如果将一个cl变量分配给另一个cl变量,则会在结果中填充不同数量的零,并且缺少某些值。如果在gcl_memcpy
的每次调用中都调用kernelBlock
,则即使gcl_memcpy
不在所需数组中,数据也会突然正确。是什么原因呢?
我希望将对内核的多个顺序调用的结果存储在GPU的内存中,并在最后执行单个gcl_memcpy
。每次使用gcl_memcpy
时都会调用kernelBlock
来限制性能。
square_kernel.cl
__kernel void square(__global float* input, __global float* output, __global float* mem_copy, __constant int* index)
{
size_t i = get_global_id(0);
output[i] = (input[i] * input[i]);
if (i == 16)
{
mem_copy[*index] = output[i];
}
}
Main.c
//------------------------------------------------------------------------------
#include <iostream>
#include <OpenCL/opencl.h>
#include "square_kernel.cl.h"
//------------------------------------------------------------------------------
#define NUM_VALUES 32
int main (int argc, const char * argv[])
{
dispatch_queue_t queue = gcl_create_dispatch_queue(CL_DEVICE_TYPE_GPU, NULL);
if (queue == NULL)
queue = gcl_create_dispatch_queue(CL_DEVICE_TYPE_CPU, NULL);
//--------------------------------------------------------------------------
int dataSize = sizeof(cl_float) * NUM_VALUES;
cl_float* test_in = new cl_float[sizeof(cl_float) * NUM_VALUES];
for (int i = 0; i < NUM_VALUES; i++)
test_in[i] = (cl_float)i;
//--------------------------------------------------------------------------
float* test_out = new float[dataSize];
__block void* mem_in = gcl_malloc(dataSize, test_in, CL_MEM_READ_WRITE | CL_MEM_COPY_HOST_PTR);
__block void* mem_out = gcl_malloc(dataSize, NULL, CL_MEM_READ_WRITE);
__block void* mem_thru = gcl_malloc(sizeof(cl_float), NULL, CL_MEM_READ_WRITE);
__block void* index = gcl_malloc(sizeof(cl_int), NULL, CL_MEM_READ_WRITE);
//--------------------------------------------------------------------------
void (^kernelBlock)() =
^{
cl_ndrange range = // 6
{
1, // The number of dimensions to use.
{0, 0, 0}, // Offset in each dimension. To specify in the test case // 7
{NUM_VALUES,0, 0}, // global range: how many items IN TOTAL in each dimension to process.
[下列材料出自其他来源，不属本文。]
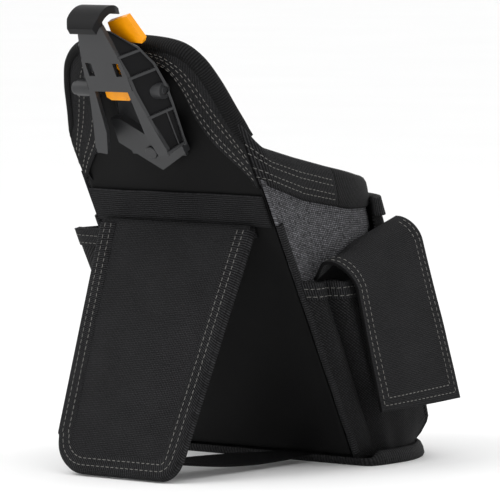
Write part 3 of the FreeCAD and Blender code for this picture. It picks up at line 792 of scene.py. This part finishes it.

{16, 0, 0} // Local size of each workgroup.
};
square_kernel(&range,
(cl_float*)mem_in,
(cl_float*)mem_out,
(cl_float*)mem_thru,
(cl_int*)index); // 8
(*(cl_int*)index)++;
};
for (int i = 0; i < 100; ++i)
dispatch_sync(queue, kernelBlock);
float* test_out = new float[100 * sizeof(cl_float)];
dispatch_sync(queue, ^{
gcl_memcpy(test_out, mem_thru, 100 * sizeof(cl_float));
});
for (int i = 0; i < 100; ++i)
std::cout << test_out[i] << '\n';
//--------------------------------------------------------------------------
gcl_free(mem_in);
gcl_free(mem_out);
gcl_free(mem_thru);
delete[] test_in;
delete[] test_out;
dispatch_release(queue);
//--------------------------------------------------------------------------
return 0;
}
控制台
0
0
0
0
256
256
0
0
256
256
256
0
0
256
256
0
0
0
256
256
256
0
0